Soutenu par le FEDER à hauteur de 158 000 euros, le développement de l’application numérique a commencé en 2018, en partenariat avec le pôle VIVA Lab. L’UNA fait partie d’un consortium de quatre associations d’aide à domicile qui portent ce projet.

Coup de pouce à la “Maison des aidants”

Nous avons une démarche systémique, qui repose sur le binôme aidant-aidé”, résume Jean-Louis Montembault, président de l’UNA Bocage Ornais. A Flers, dans l’Orne, les personnes en perte d’autonomie ou dépendantes ainsi que leurs proches qui les accompagnent au quotidien peuvent profiter d’un accueil de jour.

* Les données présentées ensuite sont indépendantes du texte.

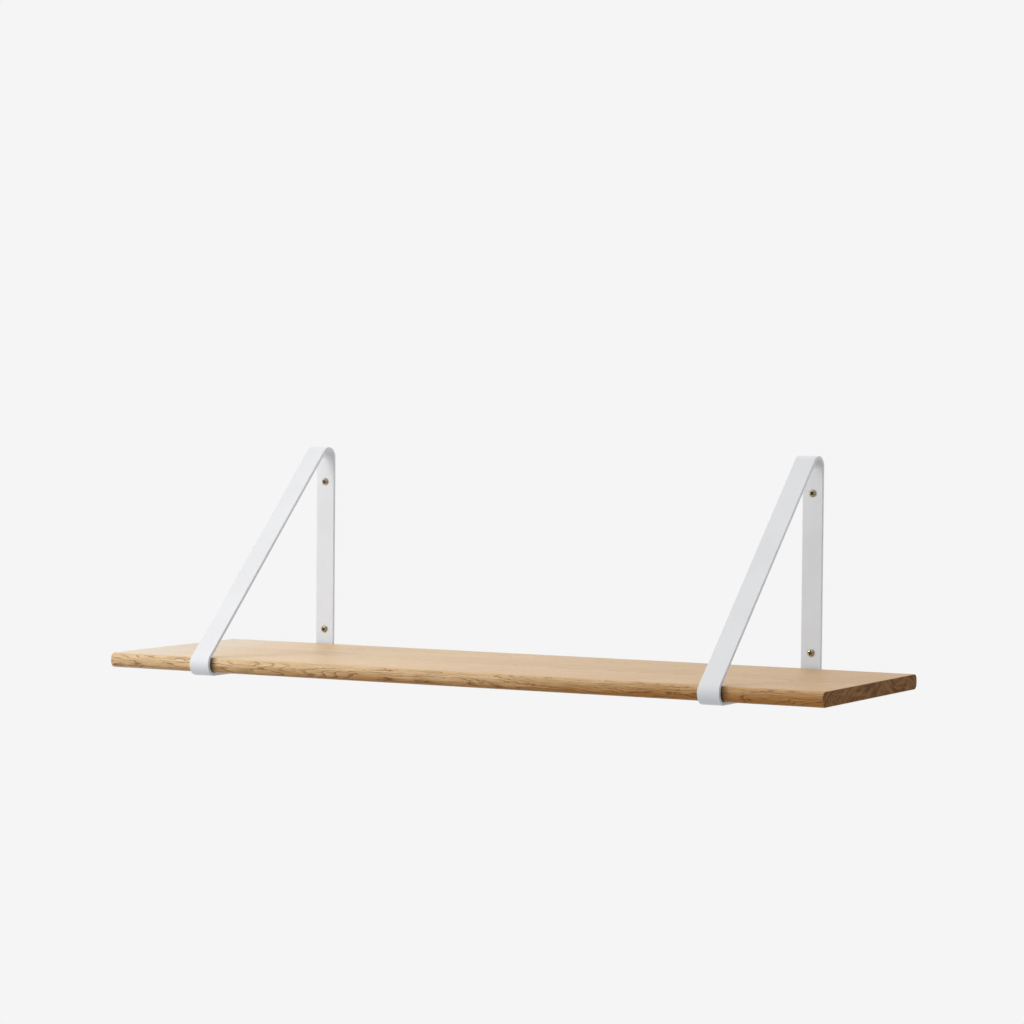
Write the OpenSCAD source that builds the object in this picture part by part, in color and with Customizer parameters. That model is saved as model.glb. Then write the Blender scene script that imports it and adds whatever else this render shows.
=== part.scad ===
// Wall shelf: a board of edge-glued oak staves that lies loose in two bent steel strap brackets.
// Millimetres. +X runs along the board, +Y into the wall, +Z up.
// The origin is the centre of the four wall screws, on the wall's surface.

/* [Board] */
// Length of the board
board_l = 950; // [750:10:1200]
// Depth of the board, from its front edge to its back edge
board_d = 280; // [220:5:320]
// Thickness of the board
board_t = 18; // [16:0.5:22]
// Radius of the four long edges
edge_r = 7; // [4:0.5:7.5]
// How many staves are glued side by side
stave_count = 5; // [3:1:8]

/* [Brackets] */
// Distance between the middles of the two brackets
bracket_span = 680; // [500:10:700]
// Height of a bracket
bracket_h = 275; // [260:1:320]
// Width of the steel strap
strap_w = 26; // [20:1:30]
// Thickness of the steel strap
strap_t = 4; // [3:0.5:5]
// Outer radius of the bend in front of the board
front_r = 14; // [13:0.5:16]
// Outer radius of the bend at the top
top_r = 16.5; // [12:0.5:20]
// Outer radius of the bend under the board's back edge
heel_r = 8; // [7:0.5:9]
// How far the front bend stands out past the board's front edge
front_reach = 7.5; // [7:0.5:9]
// Play between the board's back edge and the bracket
back_gap = 0.5; // [0.3:0.1:1]

/* [Wall screws] */
// Height from a bracket's lower screw to its upper screw
screw_span = 190; // [150:5:195]
// Height of the lower screws above the board's top
screw_rise = 18.5; // [15:0.5:25]
// Diameter of the plain shank
shank_d = 4.5; // [4:0.1:4.6]
// How much wider the shank is right under the head, where it tapers through the strap
neck_flare = 0.3; // [0.1:0.1:0.4]
// Diameter of the hole that a screw goes through
hole_d = 5; // [5:0.1:6]
// Diameter of the head
head_d = 9; // [8:0.5:11]
// Height of the head
head_h = 2.8; // [2.4:0.1:3.2]
// Length of a screw under its head
screw_l = 40; // [30:1:60]
// Length of the plain shank under the head
shank_l = 12; // [8:1:18]
// Rise of the thread in one turn
thread_pitch = 2; // [1.5:0.25:2.5]

/* [Hidden] */
$fn = 64;

oak = "#dcc39a";
white = "#f1f1f0";
zinc = "#c8b878";

// Levels and faces, from the screws outwards
board_top = -screw_rise - screw_span / 2;
board_back = -strap_t - back_gap;
board_front = board_back - board_d;
bracket_front = board_front - front_reach;
bracket_bottom = board_top - board_t - strap_t;
bracket_top = bracket_bottom + bracket_h;
stave_d = board_d / stave_count;
left = -bracket_span / 2;
right = bracket_span / 2;
upper = screw_span / 2;
lower = -screw_span / 2;

// Centres of the three bends, as [y, z]
front_bend = [bracket_front + front_r, bracket_bottom + front_r];
top_bend = [-top_r, bracket_top - top_r];
heel_bend = [-heel_r, bracket_bottom + heel_r];

// The sloping run of the strap is square to this angle
bend_step = top_bend - front_bend;
slope_angle = atan2(bend_step[1], bend_step[0]) + acos((front_r - top_r) / norm(bend_step));

// Screw details
neck_d = shank_d + neck_flare;
thread_core_r = shank_d / 2 - 0.7;
thread_crest_r = shank_d / 2 - 0.05;
point_l = 5;
head_rim_h = 1;
dome_h = head_h - head_rim_h;
dome_r = (head_d * head_d / 4 + dome_h * dome_h) / (2 * dome_h);
recess_w = 1.1;
recess_l = 5;
recess_deep = 1.7;
thread_turns = floor((screw_l - shank_l - point_l) / thread_pitch);

// A point at radius r and this angle from a centre
function around(centre, r, angle) = centre + r * [cos(angle), sin(angle)];

// Turns an outline in Y and Z into a bar along X
module bar_along_x(length) {
    rotate([90, 0, 90])
        linear_extrude(height = length, center = true)
            children();
}

// The board's cross-section, with its four long edges rounded
module board_outline() {
    translate([board_front + edge_r, board_top - board_t])
        square([board_d - 2 * edge_r, board_t]);
    translate([board_front, board_top - board_t + edge_r])
        square([board_d, board_t - 2 * edge_r]);
    for (y = [board_front + edge_r, board_back - edge_r])
        for (z = [board_top - edge_r, board_top - board_t + edge_r])
            translate([y, z])
                circle(r = edge_r);
}

// One stave of the board, counted from the front edge
module board_stave(number) {
    color(oak)
        bar_along_x(board_l)
            intersection() {
                board_outline();
                translate([board_front + (number - 1) * stave_d, board_top - board_t])
                    square([stave_d, board_t]);
            }
}

// The filled loop of the strap, moved inwards by inset
module strap_loop(inset, width) {
    bar_along_x(width)
        polygon([
            around(front_bend, front_r - inset, 270),
            around(front_bend, front_r - inset, slope_angle),
            around(top_bend, top_r - inset, slope_angle),
            around(top_bend, top_r - inset, 0),
            around(heel_bend, heel_r - inset, 0),
            around(heel_bend, heel_r - inset, 270)
        ]);
    for (bend = [[front_bend, front_r], [top_bend, top_r], [heel_bend, heel_r]])
        bar_along_x(width)
            translate(bend[0])
                circle(r = bend[1] - inset);
}

// One bracket: a flat strap bent into a loop, with two screw holes in its wall side
module bracket(x) {
    color(white)
        translate([x, 0, 0])
            difference() {
                strap_loop(0, strap_w);
                strap_loop(strap_t, strap_w + 2);
                for (z = [upper, lower])
                    translate([0, 1, z])
                        rotate([90, 0, 0])
                            cylinder(h = strap_t + 2, d = hole_d);
            }
}

// The round head, with a cross cut into its dome
module screw_head() {
    difference() {
        intersection() {
            translate([0, 0, -head_h])
                cylinder(h = head_h, d = head_d);
            translate([0, 0, dome_r - head_h])
                sphere(r = dome_r, $fn = 128);
        }
        for (turn = [0, 90])
            rotate([0, 0, turn])
                translate([-recess_l / 2, -recess_w / 2, -head_h - 1])
                    cube([recess_l, recess_w, recess_deep + 1]);
    }
}

// The neck inside the strap, the plain shank, the thread as a row of ridges, and the point
module screw_shank() {
    rotate_extrude()
        polygon([
            [0, -head_rim_h / 2],
            [neck_d / 2, -head_rim_h / 2],
            [neck_d / 2, 0],
            [shank_d / 2, strap_t],
            [shank_d / 2, shank_l],
            for (turn = [0:thread_turns - 1]) each [
                [thread_core_r, shank_l + turn * thread_pitch + 0.3],
                [thread_core_r, shank_l + (turn + 0.35) * thread_pitch],
                [thread_crest_r, shank_l + (turn + 0.6) * thread_pitch],
                [thread_crest_r, shank_l + (turn + 0.7) * thread_pitch]
            ],
            [thread_core_r, shank_l + thread_turns * thread_pitch],
            [0, screw_l]
        ]);
}

// One wall screw, driven through the strap at this place
module wall_screw(x, z) {
    color(zinc)
        translate([x, -strap_t, z])
            rotate([-90, 0, 0]) {
                screw_head();
                screw_shank();
            }
}

for (number = [1:stave_count])
    board_stave(number);
bracket(left);  // bracket_left
bracket(right);  // bracket_right
wall_screw(left, upper);  // wall_screw_left_upper
wall_screw(left, lower);  // wall_screw_left_lower
wall_screw(right, upper);  // wall_screw_right_upper
wall_screw(right, lower);  // wall_screw_right_lower
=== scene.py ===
"""A wall shelf: an oak board of five glued staves in two white steel strap brackets, on four wall screws.

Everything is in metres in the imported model's frame: +X along the board, +Y into the wall, +Z up.
"""

import math

import bmesh
import bpy
from mathutils import Matrix, Vector


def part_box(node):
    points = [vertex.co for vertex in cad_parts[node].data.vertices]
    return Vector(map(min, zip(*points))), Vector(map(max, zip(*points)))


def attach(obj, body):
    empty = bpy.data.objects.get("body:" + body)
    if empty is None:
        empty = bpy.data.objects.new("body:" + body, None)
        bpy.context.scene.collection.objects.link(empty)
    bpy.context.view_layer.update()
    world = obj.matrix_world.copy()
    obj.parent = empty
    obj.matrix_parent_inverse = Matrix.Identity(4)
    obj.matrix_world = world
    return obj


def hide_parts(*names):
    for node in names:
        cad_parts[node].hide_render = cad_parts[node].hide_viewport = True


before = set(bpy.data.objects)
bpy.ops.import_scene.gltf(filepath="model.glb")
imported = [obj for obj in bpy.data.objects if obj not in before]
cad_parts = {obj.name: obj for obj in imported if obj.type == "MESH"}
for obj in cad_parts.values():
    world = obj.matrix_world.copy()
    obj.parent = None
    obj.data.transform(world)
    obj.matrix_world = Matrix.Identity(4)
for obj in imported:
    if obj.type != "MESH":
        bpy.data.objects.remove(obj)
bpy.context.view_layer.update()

MM = 0.001
STAVES = ["board_stave_%d" % number for number in range(1, 6)]
BRACKETS = ["bracket_left", "bracket_right"]
LEVELS = ("upper", "lower")
SCREWS = ["wall_screw_%s_%s" % (side, level) for side in ("left", "right") for level in LEVELS]

# Sizes that a node's box doesn't give, as they are in the CAD model
STRAP_T = 4 * MM
FRONT_R = 14 * MM
TOP_R = 16.5 * MM
HEEL_R = 8 * MM
EDGE_R = 7 * MM
HOLE_R = 2.5 * MM
SHANK_R = 2.25 * MM
SHANK_L = 12 * MM
NECK_R = 2.4 * MM
HEAD_H = 2.8 * MM
RIM_H = 1.0 * MM
THREAD_PITCH = 2 * MM
POINT_L = 5 * MM


# ---------------------------------------------------------------- mesh helpers

SHARP_DEGREES = 40


def new_object(name, data):
    """An object of this mesh, camera or light, linked to the scene."""
    obj = bpy.data.objects.new(name, data)
    bpy.context.scene.collection.objects.link(obj)
    return obj


def mesh_object(name, vertices, faces):
    """A closed mesh with its normals outwards."""
    mesh = bpy.data.meshes.new(name)
    mesh.from_pydata(vertices, [], faces)
    work = bmesh.new()
    work.from_mesh(mesh)
    bmesh.ops.recalc_face_normals(work, faces=work.faces)
    work.to_mesh(mesh)
    work.free()
    return new_object(name, mesh)


def grid_faces(rows, columns, closed_rows=False):
    """Quads between neighbouring closed rings; closed_rows joins the last ring to the first."""
    faces = []
    for i in range(rows if closed_rows else rows - 1):
        for j in range(columns):
            a, b = i * columns, ((i + 1) % rows) * columns
            k = (j + 1) % columns
            faces.append((a + j, a + k, b + k, b + j))
    return faces


def apply_modifiers(obj):
    """Makes what the modifiers show the object's own mesh."""
    graph = bpy.context.evaluated_depsgraph_get()
    mesh = bpy.data.meshes.new_from_object(obj.evaluated_get(graph))
    obj.modifiers.clear()
    obj.data = mesh


def cut(obj, cutters):
    """Cuts these objects out of obj, and removes them."""
    for cutter in cutters:
        modifier = obj.modifiers.new("cut", "BOOLEAN")
        modifier.operation = "DIFFERENCE"
        modifier.solver = "EXACT"
        modifier.object = cutter
    apply_modifiers(obj)
    for cutter in cutters:
        bpy.data.objects.remove(cutter)


def smooth(obj):
    """Smooth shading whose normals follow the large faces, with hard edges above SHARP_DEGREES."""
    obj.data.shade_smooth()
    obj.data.set_sharp_from_angle(angle=math.radians(SHARP_DEGREES))
    modifier = obj.modifiers.new("weighted", "WEIGHTED_NORMAL")
    modifier.keep_sharp = True
    apply_modifiers(obj)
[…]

Les professionnels sont convaincus que les technologies innovantes ont des retombées positives sur le bien-vieillir et souhaitent “penser le maintien à domicile avec les outils de demain, en imaginant de nouveaux services et de nouvelles formes d’accompagnement”. De nombreux équipements numériques ont donc été installés dans l’établissement, tels que des tablettes pour écouter de la musique ou pour suivre des recettes de cuisine pendant les ateliers de diététique proposés par la Maison. La cuisine du rez-de-chaussée est “connectée” : il est par exemple possible de fermer à distance les tiroirs ou le four en cas de danger. Du côté des activités, des casques de réalité virtuelle permettent aux personnes dépendantes de simuler des balades – sur les berges de la Seine, par exemple – ou des activités sportives comme le saut en parachute. “Cela crée ou recrée des sensations, des émotions. Ces expériences sensorielles sont aussi l’occasion de recréer du lien social : les personnes ont des choses à raconter à leurs proches”.

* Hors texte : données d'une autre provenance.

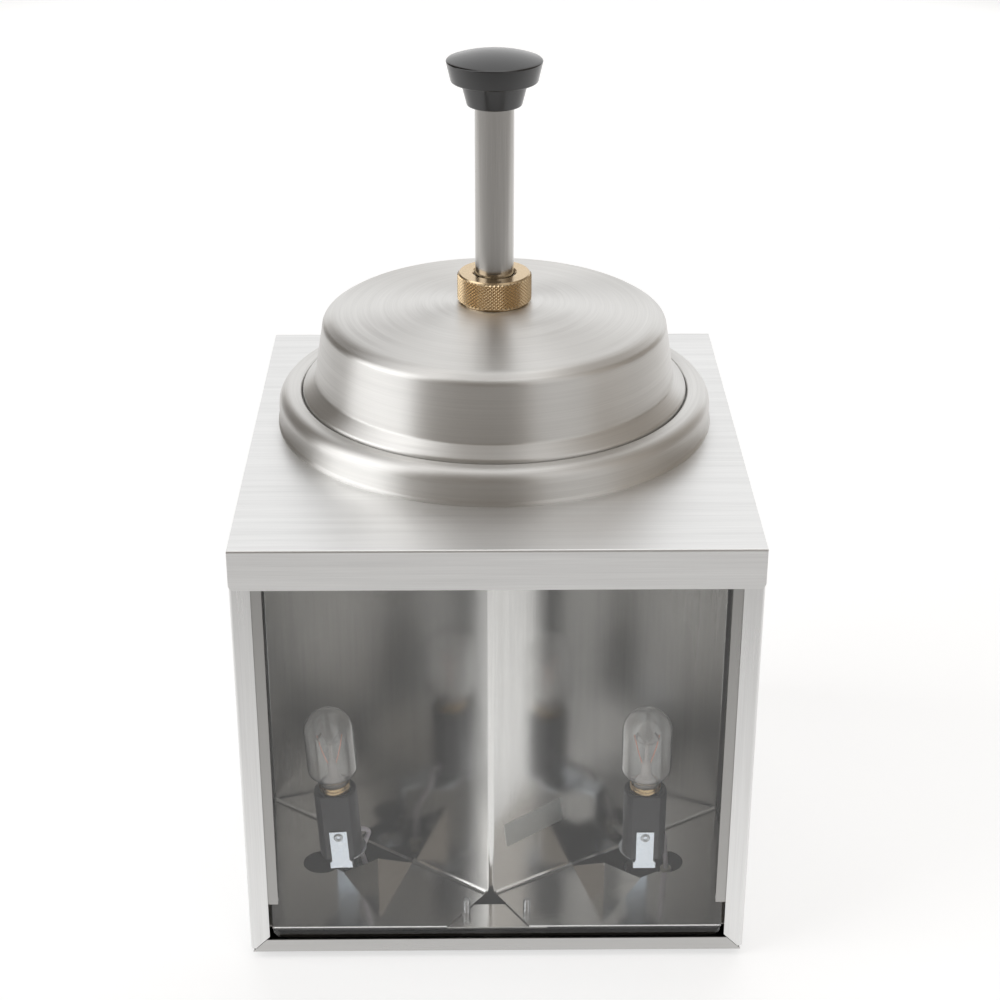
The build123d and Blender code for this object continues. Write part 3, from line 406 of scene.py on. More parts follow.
def paint_inner_shade(look, colour, node):
    """Painted shade inside a folded sheet node: a darker colour on every face that looks inward."""
    low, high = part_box(node)
    apart = look.node("ShaderNodeSeparateXYZ")
    look.link(look.place, apart.inputs[0])
    x, y, z = apart.outputs
    skin = 0.6 * MM  # how deep the bright outer side goes
    across = look.math("LESS_THAN", look.math("ABSOLUTE", x), high.x - skin)
    forward = look.math("GREATER_THAN", y, low.y + skin)
    rearward = look.math("LESS_THAN", y, high.y - skin)
    # the inward faces, where the darker colour paints shade
    shade_mask = look.math("MULTIPLY", look.math("MULTIPLY", across, forward), rearward)
    mix = look.node("ShaderNodeMix", data_type="RGBA")
    base = look.shader.inputs["Base Color"]
    plain, shaded = [socket for socket in mix.inputs if socket.type == "RGBA"]
    look.link(base.links[0].from_socket, plain)
    shaded.default_value = (*colour, 1)
    look.link(shade_mask, mix.inputs["Factor"])
    look.link(next(socket for socket in mix.outputs if socket.type == "RGBA"), base)


def ring_coordinates(look, around, outward):
    """Coordinates for marks that run in circles round the pump's axis."""
    shift = look.node("ShaderNodeVectorMath", operation="SUBTRACT")
    shift.inputs[1].default_value = (PUMP.x, PUMP.y, 0)
    look.link(look.place, shift.inputs[0])
    apart = look.node("ShaderNodeSeparateXYZ")
    look.link(shift.outputs[0], apart.inputs[0])
    x, y, z = apart.outputs
    flat = look.math("ADD", look.math("MULTIPLY", x, x), look.math("MULTIPLY", y, y))
    smallest = 0.5 * MM
    radius = look.math("MAXIMUM", look.math("SQRT", flat), smallest)
    joined = look.node("ShaderNodeCombineXYZ")
    look.link(look.math("MULTIPLY", look.math("DIVIDE", x, radius), around), joined.inputs[0])
    look.link(look.math("MULTIPLY", look.math("DIVIDE", y, radius), around), joined.inputs[1])
    look.link(look.math("MULTIPLY", look.math("SUBTRACT", radius, z), outward), joined.inputs[2])
    return joined.outputs[0]


def spun(name, colour, roughness, depth=0.0022, swing=0.05, tint=0.9, anisotropic=0.85):
    """Spun stainless: fine circular grooves round the pump's axis."""
    look = Look(name, colour, roughness, metallic=1.0)
    look.put(Anisotropic=anisotropic, Anisotropic_Rotation=0.25)
    tangent = look.node("ShaderNodeTangent", direction_type="RADIAL", axis="Z")
    look.link(tangent.outputs["Tangent"], look.shader.inputs["Tangent"])
    fine = look.noise(ring_coordinates(look, around=1.2, outward=2400), detail=2.0)
    broad = look.noise(ring_coordinates(look, around=0.9, outward=420), detail=3.0)
    both = look.math("MULTIPLY", look.math("ADD", fine, broad), 0.5)
    look.rough_by(both, swing)
    look.tint_by(both, tuple(c * tint for c in colour))
    look.bump_by(fine, depth)
    return look


def speckled(name, colour, roughness, other, scale=900, swing=0.05, depth=0.004, metallic=0.0, **sockets):
    """A moulded, cast or plated finish with fine mottling."""
    look = Look(name, colour, roughness, metallic).put(**sockets)
    fine = look.noise(look.stretched((scale, scale, scale)), detail=3.0)
    cloud = look.noise(look.stretched((60, 60, 60)), detail=2.0)
    look.rough_by(cloud, swing)
    look.tint_by(fine, other)
    look.bump_by(fine, depth)
    return look


def glassy(name, colour, roughness, smear, clear=1.0, **sockets):
    """Clear glass with faint wipe marks in its polish."""
    look = Look(name, colour, roughness).put(IOR=1.5, Transmission_Weight=clear, **sockets)
    marks = look.noise(look.stretched((30, 30, 8)), detail=4.0)
    look.link(look.ranged(marks, roughness, roughness + smear, 0.45, 0.8), look.shader.inputs["Roughness"])
    look.clear_to_lamps()
    return look


cover_steel = brushed("cover_steel", (0.91, 0.91, 0.905), 0.40, "X", tint=0.86)
wrap_steel = brushed("wrap_steel", (0.81, 0.81, 0.805), 0.30, "Z", tint=0.88)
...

Des casques permettent aux personnes aidées de vivre de nouvelles expériences en simulant des promenades
Des casques permettent aux personnes aidées de vivre de nouvelles expériences en simulant des promenades - Crédits : Jean-Louis Montembault

Jean-Louis Montembault voit plus loin : “nous sommes dans une relation de partenariat avec les entreprises et les start-ups du numérique”. A l’interface entre la recherche & développement en entreprise et les usagers, la Maison des Aidants peut ainsi évaluer et pousser les fournisseurs à améliorer ces solutions numériques. Un projet soutenu par le FEDER et le programme LEADER pour la ruralité.

Numériser un hôpital

A Caen, l’hôpital se modernise. Le CHU met en place des services numériques innovants dans l’objectif d’améliorer et de fluidifier le parcours d’accueil et de suivi du patient comme de ses accompagnants. L’expérience à l’hôpital est couverte de A à Z :  de l’entrée à la sortie, en passant par le séjour hospitalier lui-même. Les équipes de l’établissement caennais comptent notamment améliorer les services de repérage au sein du CHU, afin d’éviter aux visiteurs de se perdre entre les services médicaux. L’installation de bornes connectées, permettant d’orienter le patient au niveau de l’accueil administratif, a par exemple déjà été réalisée.

Le projet de transformation numérique de l’hôpital court jusqu’en 2023, notamment avec le développement du suivi des soins à domicile via un “dossier patient connecté”. Avec un coup de pouce du FEDER, à hauteur de 460 000 euros, c’est-à-dire pour 50 % du coût total du projet.